The won has appreciated 1.34 percent against the U.S. dollar so far this year. But the won sharply gained in the third quarter by rising 6.9 percent to the greenback as talks over the Federal Reserve's stimulus exit led investors to see the won as a safer asset.
Analysts said that the local currency may be additionally under upward pressure to the greenback amid the current account surplus run.
The Korea Institute of Finance said that the dollar may turn stronger next year due to the reduction in quantitative easing (QE) and the economic recovery, making currencies of emerging markets weaker.
"But as Korea has relatively strong economic fundamentals, impacts of QE may be limited on the won," it added.
The won's gain mainly results from strong economic fundamentals, but it could also unnerve policymakers as a potential sharp gain in the local currency is feared to sap exports. Local policymakers are also wary of a foreign capital influx as changes in external economic conditions could trigger an outflow of such cross-border funds.

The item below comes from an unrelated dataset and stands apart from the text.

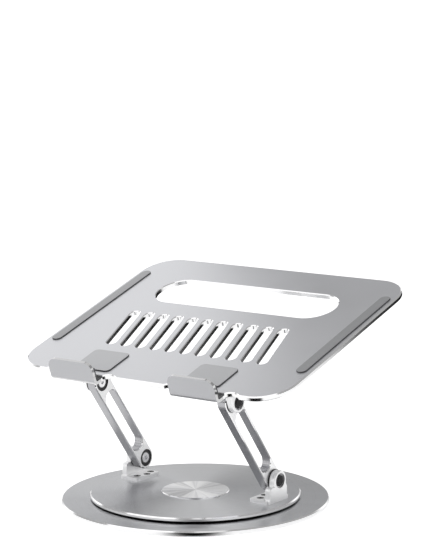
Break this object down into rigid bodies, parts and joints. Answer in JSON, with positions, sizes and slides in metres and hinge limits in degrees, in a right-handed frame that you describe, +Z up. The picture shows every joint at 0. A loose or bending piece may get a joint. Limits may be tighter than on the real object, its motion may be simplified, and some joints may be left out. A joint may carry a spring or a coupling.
{
  "type": "laptop stand",
  "caption": "Aluminium laptop stand with a swivelling round base, two folding slotted arms and a vented tray that tilts and has front hooks and grip pads.",
  "frame": {"origin": "centre of the base's underside, on the table", "axes": "+X to the user's right, along the tray's front edge; +Y away from the user; +Z up"},
  "size_m": [0.24, 0.2154, 0.1598],
  "materials": {
    "base_disc": "satin anodised with polished bevels",
    "base_grip_pad": "matte silicone",
    "bearing_lower_race": "plated",
    "spindle": "plated",
    "circlip": "plated",
    "bearing_balls": "plated",
    "bearing_cage": "moulded",
    "turntable_disc": "satin anodised with polished bevels",
    "bearing_upper_race": "plated",
    "thrust_washer": "moulded",
    "centre_cap": "spun",
    "left_base_bracket": "satin anodised with polished bevels",
    "right_base_bracket": "satin anodised with polished bevels",
    "base_bracket_screws": "plated",
    "lower_bolts": "plated",
    "lower_friction_washers": "moulded",
    "lower_spring_washers": "plated",
    "lower_nuts": "plated",
    "left_arm": "satin anodised with polished bevels",
    "left_arm_collars": "moulded",
    "right_arm": "satin anodised with polished bevels",
    "right_arm_collars": "moulded",
    "left_upper_bolt": "plated",
    "left_upper_friction_washer": "moulded",
    "left_upper_spring_washer": "plated",
    "left_upper_nut": "plated",
    "right_upper_bolt": "plated",
    "right_upper_friction_washer": "moulded",
    "right_upper_spring_washer": "plated",
    "right_upper_nut": "plated",
    "tray_plate": "satin anodised with polished bevels",
    "left_tray_bracket": "satin anodised with polished bevels",
    "right_tray_bracket": "satin anodised with polished bevels",
    "tray_bracket_screws": "plated",
    "left_front_pad": "matte silicone",
    "right_front_pad": "matte silicone",
    "left_hook_pad": "matte silicone",
    "right_hook_pad": "matte silicone",
    "left_side_pad": "matte silicone",
    "right_side_pad": "matte silicone"
  },
  "bodies": {
    "base": {"base_disc": "base_disc", "base_grip_pad": "base_grip_pad", "bearing_lower_race": "bearing_lower_race", "spindle": "spindle", "circlip": "circlip"},
    "ball_ring": {"bearing_balls": "bearing_balls", "bearing_cage": "bearing_cage"},
    "turntable": {"turntable_disc": "turntable_disc", "bearing_upper_race": "bearing_upper_race", "thrust_washer": "thrust_washer", "centre_cap": "centre_cap", "left_base_bracket": "left_base_bracket", "right_base_bracket": "right_base_bracket", "base_bracket_screws": "base_bracket_screws", "lower_bolts": "lower_bolts", "lower_friction_washers": "lower_friction_washers", "lower_spring_washers": "lower_spring_washers", "lower_nuts": "lower_nuts"},
    "left_link": {"left_arm": "left_arm", "left_arm_collars": "left_arm_collars"},
    "right_link": {"right_arm": "right_arm", "right_arm_collars": "right_arm_collars"},
    "upper_pivot": {"left_upper_bolt": "left_upper_bolt", "left_upper_friction_washer": "left_upper_friction_washer", "left_upper_spring_washer": "left_upper_spring_washer", "left_upper_nut": "left_upper_nut", "right_upper_bolt": "right_upper_bolt", "right_upper_friction_washer": "right_upper_friction_washer", "right_upper_spring_washer": "right_upper_spring_washer", "right_upper_nut": "right_upper_nut"},
    "tray": {"tray_plate": "tray_plate", "left_tray_bracket": "left_tray_bracket", "right_tray_bracket": "right_tray_bracket", "tray_bracket_screws": "tray_bracket_screws", "left_front_pad": "left_front_pad", "right_front_pad": "right_front_pad", "left_hook_pad": "left_hook_pad", "right_hook_pad": "right_hook_pad", "left_side_pad": "left_side_pad", "right_side_pad": "right_side_pad"}
  },
  "joints": [
    {"name": "swivel", "type": "hinge", "parent": "base", "child": "turntable", "pos_m": [0, 0, 0], "axis": [0, 0, 1], "continuous": true},
    {"name": "ball_ring_roll", "type": "hinge", "parent": "base", "child": "ball_ring", "pos_m": [0, 0, 0], "axis": [0, 0, 1], "continuous": true},
    {"name": "arm_lift", "type": "hinge", "parent": "turntable", "child": "left_link", "pos_m": [-0.0596, 0.0115, 0.023], "axis": [1, 0, 0], "range_deg": [-37, 52]},
    {"name": "right_arm_lift", "type": "hinge", "parent": "turntable", "child": "right_link", "pos_m": [0.0596, 0.0115, 0.023], "axis": [1, 0, 0], "range_deg": [-37, 52]},
    {"name": "upper_pivot_follow", "type": "hinge", "parent": "left_link", "child": "upper_pivot", "pos_m": [-0.0596, -0.03949, 0.09049], "axis": [1, 0, 0], "range_deg": [-52, 37]},
    {"name": "tray_tilt", "type": "hinge", "parent": "upper_pivot", "child": "tray", "pos_m": [-0.0596, -0.03949, 0.09049], "axis": [1, 0, 0], "range_deg": [-17.7, 30]}
  ],
  "couplings": [
    {"joint": "ball_ring_roll", "follows": "swivel", "ratio": 0.5},
    {"joint": "right_arm_lift", "follows": "arm_lift", "ratio": 1},
    {"joint": "upper_pivot_follow", "follows": "arm_lift", "ratio": -1}
  ]
}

Mindful of risks from one-sided behavior in the currency market, foreign exchange authorities said they are closely monitoring the markets, adding that they are ready to take actions if necessary.
"Currency volatility increased and it is worrisome that there seems to be one-sided behavior in the market," said an official at the central bank.
The remarks came as the government and the central bank made the first joint market intervention in five years on Oct. 24. They said that the won's recent movement is seen as "excessive," adding that they will take actions to curb herd behavior if necessary.